= What is required =
Your task is to write out the complete listing exactly as it is shown.

:: Data ::

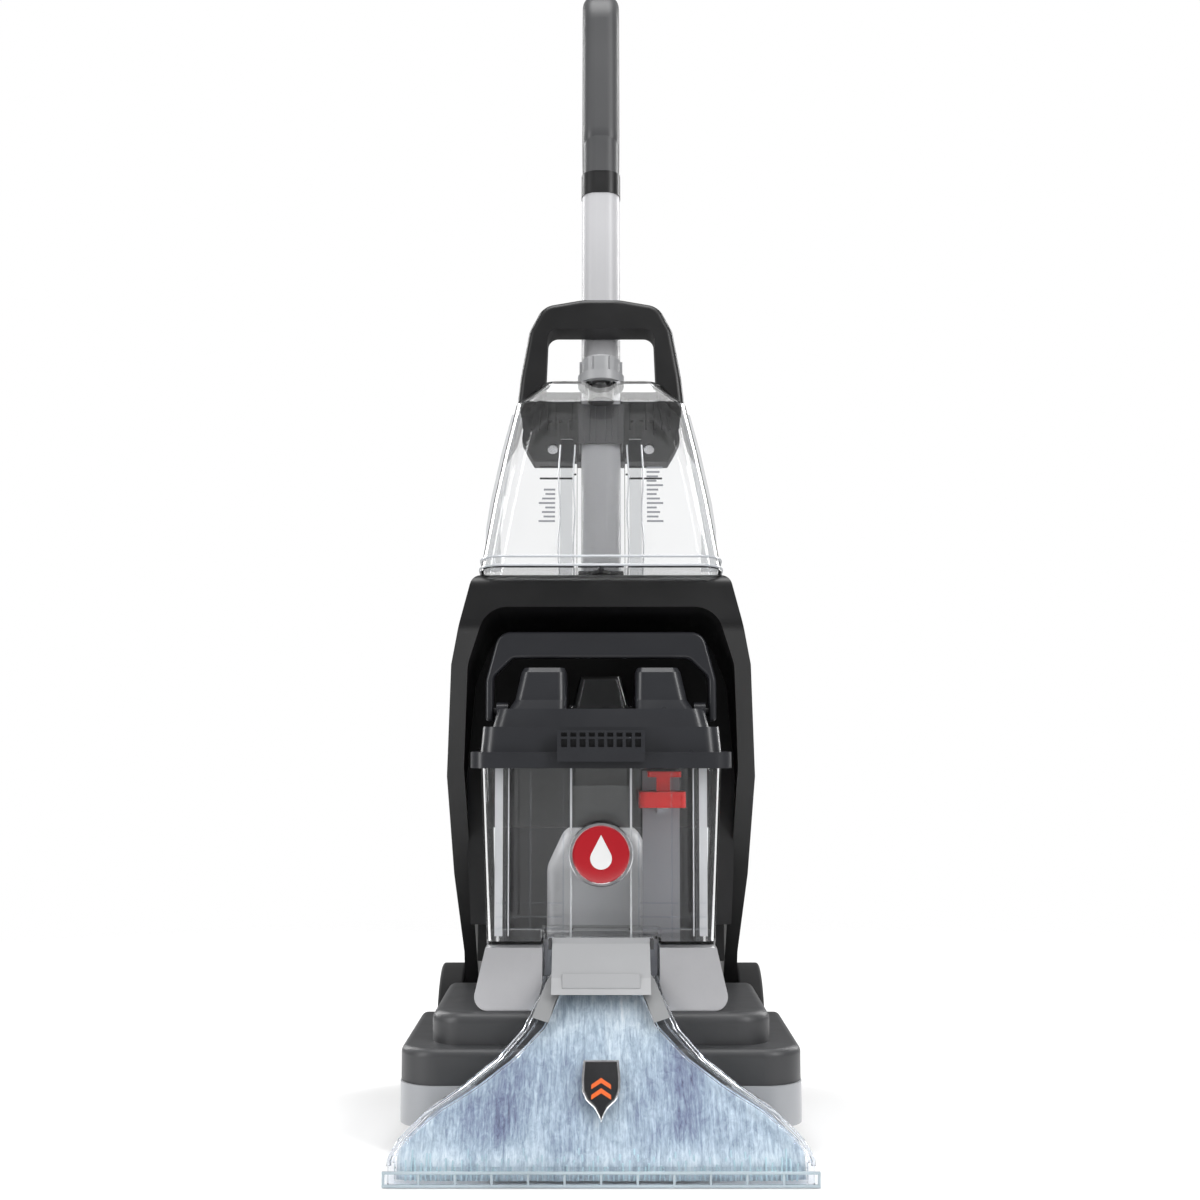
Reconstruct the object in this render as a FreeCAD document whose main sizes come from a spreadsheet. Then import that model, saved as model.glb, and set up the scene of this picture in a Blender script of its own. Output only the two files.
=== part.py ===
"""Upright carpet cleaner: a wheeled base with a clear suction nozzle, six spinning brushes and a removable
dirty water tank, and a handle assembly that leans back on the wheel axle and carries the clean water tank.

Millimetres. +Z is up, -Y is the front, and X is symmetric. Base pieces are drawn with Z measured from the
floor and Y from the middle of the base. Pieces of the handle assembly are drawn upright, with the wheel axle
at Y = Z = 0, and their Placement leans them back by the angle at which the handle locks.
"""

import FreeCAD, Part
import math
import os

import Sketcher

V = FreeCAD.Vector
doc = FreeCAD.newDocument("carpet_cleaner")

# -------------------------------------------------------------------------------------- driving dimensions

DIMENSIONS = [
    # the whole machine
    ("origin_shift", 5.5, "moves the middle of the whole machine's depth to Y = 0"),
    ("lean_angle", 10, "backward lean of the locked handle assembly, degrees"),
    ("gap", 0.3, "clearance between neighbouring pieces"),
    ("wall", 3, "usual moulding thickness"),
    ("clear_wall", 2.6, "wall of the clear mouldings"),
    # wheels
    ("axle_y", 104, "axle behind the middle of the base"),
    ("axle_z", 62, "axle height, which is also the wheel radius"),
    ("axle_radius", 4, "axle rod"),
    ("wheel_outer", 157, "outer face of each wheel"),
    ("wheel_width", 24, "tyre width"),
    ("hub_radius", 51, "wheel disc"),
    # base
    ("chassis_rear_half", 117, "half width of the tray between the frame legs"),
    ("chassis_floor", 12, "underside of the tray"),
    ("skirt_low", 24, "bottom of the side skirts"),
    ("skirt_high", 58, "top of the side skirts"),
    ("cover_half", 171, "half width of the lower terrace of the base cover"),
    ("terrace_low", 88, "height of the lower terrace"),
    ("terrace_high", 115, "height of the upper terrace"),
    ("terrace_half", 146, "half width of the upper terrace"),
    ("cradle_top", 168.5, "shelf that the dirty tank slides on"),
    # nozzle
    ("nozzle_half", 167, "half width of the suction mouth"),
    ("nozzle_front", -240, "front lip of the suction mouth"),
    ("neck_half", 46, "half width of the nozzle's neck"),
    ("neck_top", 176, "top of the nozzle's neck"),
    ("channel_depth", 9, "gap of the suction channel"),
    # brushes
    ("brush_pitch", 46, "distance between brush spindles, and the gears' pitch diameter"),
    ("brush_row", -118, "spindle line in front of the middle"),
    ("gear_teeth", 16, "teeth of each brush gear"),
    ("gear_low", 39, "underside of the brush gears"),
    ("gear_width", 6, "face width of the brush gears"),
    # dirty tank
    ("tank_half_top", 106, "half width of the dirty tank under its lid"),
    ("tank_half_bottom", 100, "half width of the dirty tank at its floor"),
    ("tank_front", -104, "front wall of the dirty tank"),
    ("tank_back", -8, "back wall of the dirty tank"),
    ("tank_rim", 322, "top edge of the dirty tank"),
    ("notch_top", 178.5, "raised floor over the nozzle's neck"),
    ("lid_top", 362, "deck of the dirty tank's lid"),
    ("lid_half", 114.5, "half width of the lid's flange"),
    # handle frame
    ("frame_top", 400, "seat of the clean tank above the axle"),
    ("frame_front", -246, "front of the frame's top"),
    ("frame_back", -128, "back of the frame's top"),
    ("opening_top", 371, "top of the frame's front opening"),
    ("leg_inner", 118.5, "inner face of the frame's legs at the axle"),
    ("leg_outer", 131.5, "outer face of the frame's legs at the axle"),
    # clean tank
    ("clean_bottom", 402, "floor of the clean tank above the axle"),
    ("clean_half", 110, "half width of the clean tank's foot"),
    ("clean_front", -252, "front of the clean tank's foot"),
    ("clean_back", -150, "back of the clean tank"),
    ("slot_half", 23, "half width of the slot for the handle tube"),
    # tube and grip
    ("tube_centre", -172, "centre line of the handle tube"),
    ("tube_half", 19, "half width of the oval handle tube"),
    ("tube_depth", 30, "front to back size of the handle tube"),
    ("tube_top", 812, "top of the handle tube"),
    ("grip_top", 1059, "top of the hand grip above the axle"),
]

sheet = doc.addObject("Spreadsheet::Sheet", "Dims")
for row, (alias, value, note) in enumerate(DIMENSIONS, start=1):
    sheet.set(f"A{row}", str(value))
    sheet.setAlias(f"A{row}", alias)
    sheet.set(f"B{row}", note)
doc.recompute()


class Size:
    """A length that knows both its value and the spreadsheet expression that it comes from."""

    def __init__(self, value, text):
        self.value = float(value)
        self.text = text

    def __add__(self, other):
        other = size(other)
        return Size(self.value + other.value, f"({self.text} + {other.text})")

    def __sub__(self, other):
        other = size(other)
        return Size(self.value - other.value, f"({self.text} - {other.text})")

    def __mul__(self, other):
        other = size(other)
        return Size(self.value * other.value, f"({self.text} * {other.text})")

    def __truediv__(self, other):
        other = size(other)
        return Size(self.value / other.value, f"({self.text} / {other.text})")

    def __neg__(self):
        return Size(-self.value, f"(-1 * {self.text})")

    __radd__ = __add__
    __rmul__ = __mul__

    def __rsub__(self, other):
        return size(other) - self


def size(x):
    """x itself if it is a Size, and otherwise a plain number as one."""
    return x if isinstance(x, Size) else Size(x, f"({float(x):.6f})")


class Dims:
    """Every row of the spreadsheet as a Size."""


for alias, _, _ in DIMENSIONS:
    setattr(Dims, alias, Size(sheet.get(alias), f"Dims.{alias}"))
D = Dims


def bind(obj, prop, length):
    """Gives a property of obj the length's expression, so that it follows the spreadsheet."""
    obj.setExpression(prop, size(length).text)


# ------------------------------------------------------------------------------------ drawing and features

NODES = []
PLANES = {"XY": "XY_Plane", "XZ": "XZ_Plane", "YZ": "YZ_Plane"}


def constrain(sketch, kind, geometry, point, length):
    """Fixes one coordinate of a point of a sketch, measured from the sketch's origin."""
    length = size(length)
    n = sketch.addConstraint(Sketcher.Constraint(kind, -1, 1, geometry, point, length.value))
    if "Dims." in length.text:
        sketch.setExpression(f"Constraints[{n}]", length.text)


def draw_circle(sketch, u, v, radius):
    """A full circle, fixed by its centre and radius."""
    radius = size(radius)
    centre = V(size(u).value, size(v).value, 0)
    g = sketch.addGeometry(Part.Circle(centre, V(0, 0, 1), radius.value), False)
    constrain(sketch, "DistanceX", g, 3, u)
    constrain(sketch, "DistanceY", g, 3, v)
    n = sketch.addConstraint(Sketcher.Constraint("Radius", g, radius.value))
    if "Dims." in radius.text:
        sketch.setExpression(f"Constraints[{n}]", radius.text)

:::

= Right answer =
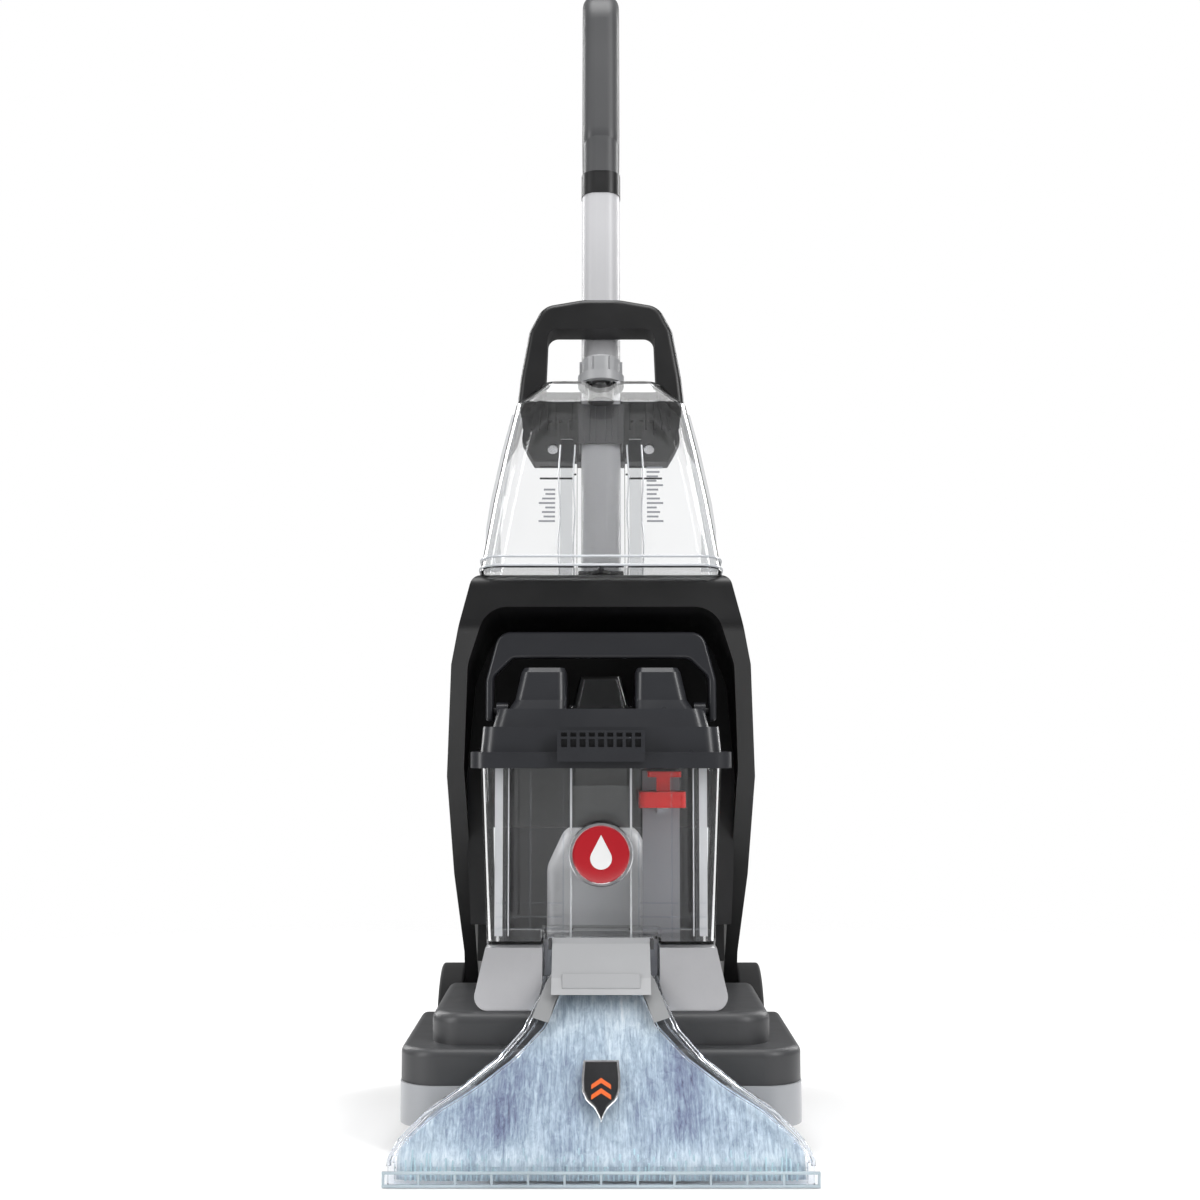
Reconstruct the object in this render as a FreeCAD document whose main sizes come from a spreadsheet. Then import that model, saved as model.glb, and set up the scene of this picture in a Blender script of its own. Output only the two files.
=== part.py ===
"""Upright carpet cleaner: a wheeled base with a clear suction nozzle, six spinning brushes and a removable
dirty water tank, and a handle assembly that leans back on the wheel axle and carries the clean water tank.

Millimetres. +Z is up, -Y is the front, and X is symmetric. Base pieces are drawn with Z measured from the
floor and Y from the middle of the base. Pieces of the handle assembly are drawn upright, with the wheel axle
at Y = Z = 0, and their Placement leans them back by the angle at which the handle locks.
"""

import FreeCAD, Part
import math
import os

import Sketcher

V = FreeCAD.Vector
doc = FreeCAD.newDocument("carpet_cleaner")

# -------------------------------------------------------------------------------------- driving dimensions

DIMENSIONS = [
    # the whole machine
    ("origin_shift", 5.5, "moves the middle of the whole machine's depth to Y = 0"),
    ("lean_angle", 10, "backward lean of the locked handle assembly, degrees"),
    ("gap", 0.3, "clearance between neighbouring pieces"),
    ("wall", 3, "usual moulding thickness"),
    ("clear_wall", 2.6, "wall of the clear mouldings"),
    # wheels
    ("axle_y", 104, "axle behind the middle of the base"),
    ("axle_z", 62, "axle height, which is also the wheel radius"),
    ("axle_radius", 4, "axle rod"),
    ("wheel_outer", 157, "outer face of each wheel"),
    ("wheel_width", 24, "tyre width"),
    ("hub_radius", 51, "wheel disc"),
    # base
    ("chassis_rear_half", 117, "half width of the tray between the frame legs"),
    ("chassis_floor", 12, "underside of the tray"),
    ("skirt_low", 24, "bottom of the side skirts"),
    ("skirt_high", 58, "top of the side skirts"),
    ("cover_half", 171, "half width of the lower terrace of the base cover"),
    ("terrace_low", 88, "height of the lower terrace"),
    ("terrace_high", 115, "height of the upper terrace"),
    ("terrace_half", 146, "half width of the upper terrace"),
    ("cradle_top", 168.5, "shelf that the dirty tank slides on"),
    # nozzle
    ("nozzle_half", 167, "half width of the suction mouth"),
    ("nozzle_front", -240, "front lip of the suction mouth"),
    ("neck_half", 46, "half width of the nozzle's neck"),
    ("neck_top", 176, "top of the nozzle's neck"),
    ("channel_depth", 9, "gap of the suction channel"),
    # brushes
    ("brush_pitch", 46, "distance between brush spindles, and the gears' pitch diameter"),
    ("brush_row", -118, "spindle line in front of the middle"),
    ("gear_teeth", 16, "teeth of each brush gear"),
    ("gear_low", 39, "underside of the brush gears"),
    ("gear_width", 6, "face width of the brush gears"),
    # dirty tank
    ("tank_half_top", 106, "half width of the dirty tank under its lid"),
    ("tank_half_bottom", 100, "half width of the dirty tank at its floor"),
    ("tank_front", -104, "front wall of the dirty tank"),
    ("tank_back", -8, "back wall of the dirty tank"),
    ("tank_rim", 322, "top edge of the dirty tank"),
    ("notch_top", 178.5, "raised floor over the nozzle's neck"),
    ("lid_top", 362, "deck of the dirty tank's lid"),
    ("lid_half", 114.5, "half width of the lid's flange"),
    # handle frame
    ("frame_top", 400, "seat of the clean tank above the axle"),
    ("frame_front", -246, "front of the frame's top"),
    ("frame_back", -128, "back of the frame's top"),
    ("opening_top", 371, "top of the frame's front opening"),
    ("leg_inner", 118.5, "inner face of the frame's legs at the axle"),
    ("leg_outer", 131.5, "outer face of the frame's legs at the axle"),
    # clean tank
    ("clean_bottom", 402, "floor of the clean tank above the axle"),
    ("clean_half", 110, "half width of the clean tank's foot"),
    ("clean_front", -252, "front of the clean tank's foot"),
    ("clean_back", -150, "back of the clean tank"),
    ("slot_half", 23, "half width of the slot for the handle tube"),
    # tube and grip
    ("tube_centre", -172, "centre line of the handle tube"),
    ("tube_half", 19, "half width of the oval handle tube"),
    ("tube_depth", 30, "front to back size of the handle tube"),
    ("tube_top", 812, "top of the handle tube"),
    ("grip_top", 1059, "top of the hand grip above the axle"),
]

sheet = doc.addObject("Spreadsheet::Sheet", "Dims")
for row, (alias, value, note) in enumerate(DIMENSIONS, start=1):
    sheet.set(f"A{row}", str(value))
    sheet.setAlias(f"A{row}", alias)
    sheet.set(f"B{row}", note)
doc.recompute()


class Size:
    """A length that knows both its value and the spreadsheet expression that it comes from."""

    def __init__(self, value, text):
        self.value = float(value)
        self.text = text

    def __add__(self, other):
        other = size(other)
        return Size(self.value + other.value, f"({self.text} + {other.text})")

    def __sub__(self, other):
        other = size(other)
        return Size(self.value - other.value, f"({self.text} - {other.text})")

    def __mul__(self, other):
        other = size(other)
        return Size(self.value * other.value, f"({self.text} * {other.text})")

    def __truediv__(self, other):
        other = size(other)
        return Size(self.value / other.value, f"({self.text} / {other.text})")

    def __neg__(self):
        return Size(-self.value, f"(-1 * {self.text})")

    __radd__ = __add__
    __rmul__ = __mul__

    def __rsub__(self, other):
        return size(other) - self


def size(x):
    """x itself if it is a Size, and otherwise a plain number as one."""
    return x if isinstance(x, Size) else Size(x, f"({float(x):.6f})")


class Dims:
    """Every row of the spreadsheet as a Size."""


for alias, _, _ in DIMENSIONS:
    setattr(Dims, alias, Size(sheet.get(alias), f"Dims.{alias}"))
D = Dims


def bind(obj, prop, length):
    """Gives a property of obj the length's expression, so that it follows the spreadsheet."""
    obj.setExpression(prop, size(length).text)


# ------------------------------------------------------------------------------------ drawing and features

NODES = []
PLANES = {"XY": "XY_Plane", "XZ": "XZ_Plane", "YZ": "YZ_Plane"}


def constrain(sketch, kind, geometry, point, length):
    """Fixes one coordinate of a point of a sketch, measured from the sketch's origin."""
    length = size(length)
    n = sketch.addConstraint(Sketcher.Constraint(kind, -1, 1, geometry, point, length.value))
    if "Dims." in length.text:
        sketch.setExpression(f"Constraints[{n}]", length.text)


def draw_circle(sketch, u, v, radius):
    """A full circle, fixed by its centre and radius."""
    radius = size(radius)
    centre = V(size(u).value, size(v).value, 0)
    g = sketch.addGeometry(Part.Circle(centre, V(0, 0, 1), radius.value), False)
    constrain(sketch, "DistanceX", g, 3, u)
    constrain(sketch, "DistanceY", g, 3, v)
    n = sketch.addConstraint(Sketcher.Constraint("Radius", g, radius.value))
    if "Dims." in radius.text:
        sketch.setExpression(f"Constraints[{n}]", radius.text)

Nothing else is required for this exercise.